Some traditions tell us that the Church is the keeper of truth, and others tell us that the Church is ever-changing, based on the love and lives and actions of its members. I think the reality is somewhere in the middle. There are traditions worth keeping—the core messages Jesus meant to pass on, about love and inclusiveness and generosity and healing. There are changes worth making to traditions to meet the needs of an ever-changing world, but of course those needs remain, on some level, the same—there are still people who are left out, considered untouchable; there are still people who don’t have enough to eat and who are sick; there are still people who enjoy having power over others and people who are empowered by community and a desire for change.

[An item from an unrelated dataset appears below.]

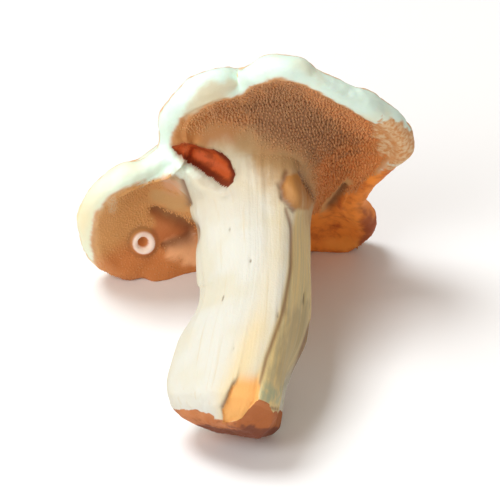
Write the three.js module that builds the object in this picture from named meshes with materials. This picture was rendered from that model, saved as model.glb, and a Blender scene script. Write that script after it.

In the end, the writer can only do so much. The reader will meet the writer only part way, will make sense of every story she reads in light of her own understanding and education and beliefs. And, a reader will read the same text at different times in her life and find different meanings. There is no such thing as objectivity; we all come to the page not as fully realized selves, but as selves that are ever changing.

But maybe that’s the point of the Ascension and the Pentecost stories. They tell us that the story doesn’t end after the Resurrection. They assure us that the boundary between the living and the dead is not as clear as we might have thought, that no story is ever completely over. This is a comfort to me in a way that the idea of heaven has never been. I believe for sure that people live on in those who are left to tell their stories, to pass on some essence of who they were. I don’t know if I believe in a heaven per se, but I do believe in legacies, in stories told, retold, and even mistold in ways that are far better and more meaningful than a simple recounting of what actually happened.

If I had to summarize what my religion is in five words or fewer: I believe in the power of stories. Oops, that’s seven, but that will have to do.